There is a man who lives somewhere in my neighborhood. I don’t know his name and I don’t know his complete story. But I’ve been watching him for years; and each year, as a little piece of my heart breaks, my admiration grows exponentially. Especially when I saw him a few weeks ago.
At first, I was amazed at how much this guy ran. I’d pass him every afternoon during my daily run, but then I’d pass him on the roads in the morning too – when I was in my car. And then, sometimes I’d see him out a third time. Or did he stop running? Maybe he’d been running the whole time?
I thought he ran a little funny, his body jerking back and forth, but we all have our own running style and I didn’t think too much about it. After a year or so, something changed. He was running just as much if not more but now he was carrying a stick about the size of a baseball with him when he ran as if it helped him to stay balanced.
That was the first time when it occurred to me that he must have some sort of debilitative illness. The thought of that made me extremely sad.
Years passed and he’d still run, day in and day out, seemingly as much as he could, every chance. Then I noticed he ran with a partner and tears pricked my eyes at the dedication and the support his family was showing him.
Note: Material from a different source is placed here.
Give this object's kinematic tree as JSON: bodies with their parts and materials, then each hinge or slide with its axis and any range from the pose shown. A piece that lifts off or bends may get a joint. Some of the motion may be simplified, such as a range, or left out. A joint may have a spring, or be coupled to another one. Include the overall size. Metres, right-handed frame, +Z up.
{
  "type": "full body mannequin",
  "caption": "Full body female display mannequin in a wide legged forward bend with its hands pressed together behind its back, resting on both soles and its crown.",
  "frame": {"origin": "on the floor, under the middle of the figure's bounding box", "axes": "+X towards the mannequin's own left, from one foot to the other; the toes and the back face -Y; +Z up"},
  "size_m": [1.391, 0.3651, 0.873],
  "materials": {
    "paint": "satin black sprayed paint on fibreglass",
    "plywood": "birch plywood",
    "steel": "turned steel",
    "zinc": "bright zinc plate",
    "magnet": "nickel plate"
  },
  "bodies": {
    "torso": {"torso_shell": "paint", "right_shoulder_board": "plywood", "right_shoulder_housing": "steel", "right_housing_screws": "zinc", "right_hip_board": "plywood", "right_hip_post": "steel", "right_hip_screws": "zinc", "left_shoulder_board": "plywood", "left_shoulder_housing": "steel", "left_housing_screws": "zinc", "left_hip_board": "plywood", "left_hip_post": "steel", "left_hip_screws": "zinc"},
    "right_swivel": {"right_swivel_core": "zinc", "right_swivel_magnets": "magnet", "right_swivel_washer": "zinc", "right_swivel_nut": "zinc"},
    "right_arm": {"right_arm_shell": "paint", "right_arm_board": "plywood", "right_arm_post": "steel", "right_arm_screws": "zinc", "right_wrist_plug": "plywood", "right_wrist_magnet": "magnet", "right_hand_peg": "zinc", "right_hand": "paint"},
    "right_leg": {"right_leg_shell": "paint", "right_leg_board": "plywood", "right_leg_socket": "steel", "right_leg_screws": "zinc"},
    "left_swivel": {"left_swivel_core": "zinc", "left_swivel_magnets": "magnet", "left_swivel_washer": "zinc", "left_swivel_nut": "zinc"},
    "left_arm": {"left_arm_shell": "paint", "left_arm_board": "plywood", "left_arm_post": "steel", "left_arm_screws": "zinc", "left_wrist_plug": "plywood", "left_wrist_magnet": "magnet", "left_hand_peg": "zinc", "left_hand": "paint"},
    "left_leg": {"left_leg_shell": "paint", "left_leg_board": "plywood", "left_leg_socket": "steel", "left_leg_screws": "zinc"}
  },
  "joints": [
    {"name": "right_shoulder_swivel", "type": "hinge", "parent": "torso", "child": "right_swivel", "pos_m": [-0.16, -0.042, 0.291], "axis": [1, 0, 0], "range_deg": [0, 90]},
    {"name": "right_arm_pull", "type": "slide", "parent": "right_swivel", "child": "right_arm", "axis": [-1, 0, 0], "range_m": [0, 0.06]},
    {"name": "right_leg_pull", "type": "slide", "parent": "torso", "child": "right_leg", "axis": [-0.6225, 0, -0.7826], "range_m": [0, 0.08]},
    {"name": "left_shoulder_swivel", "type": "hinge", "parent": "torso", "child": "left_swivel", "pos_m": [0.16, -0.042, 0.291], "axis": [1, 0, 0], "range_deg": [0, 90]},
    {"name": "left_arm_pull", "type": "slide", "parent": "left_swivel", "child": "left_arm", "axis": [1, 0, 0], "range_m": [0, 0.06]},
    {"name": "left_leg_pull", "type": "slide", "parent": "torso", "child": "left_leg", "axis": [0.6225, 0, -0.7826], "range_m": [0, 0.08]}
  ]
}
During this time my kids have grown and passed milestones, healthy and happy. A couple years ago, he wasn’t running anymore. He was walking. And now it wasn’t just his family but some of our neighbors walked with him. Every day. For miles. All year. Still I’d pass him every day. A couple times I’ve stopped to chat because my next-door neighbor was with him.
Then a couple weeks ago, I sobbed. In my car. He was walking; but this time, someone walked with him and he had a strap around his waist that the other person held onto.
I couldn’t believe his dedication, his fight, and the fact that he never surrendered even though he was only going to get worse.
I scan the roadsides for him every day, wondering if I’ll see him again. Even if he’s now homebound, I know he’s still fighting in every way he can.
When I think of never surrendering, I think of him. Yeah, sure, writing and publishing is hard but with the right perspective all I can be is thankful.
This blogfest is to celebrate Elana’s Johnson’s release of Surrender. I loved this story and the characters, Raine and Gunner. In their own ways, they never surrender. An excellent book and I highly recommend.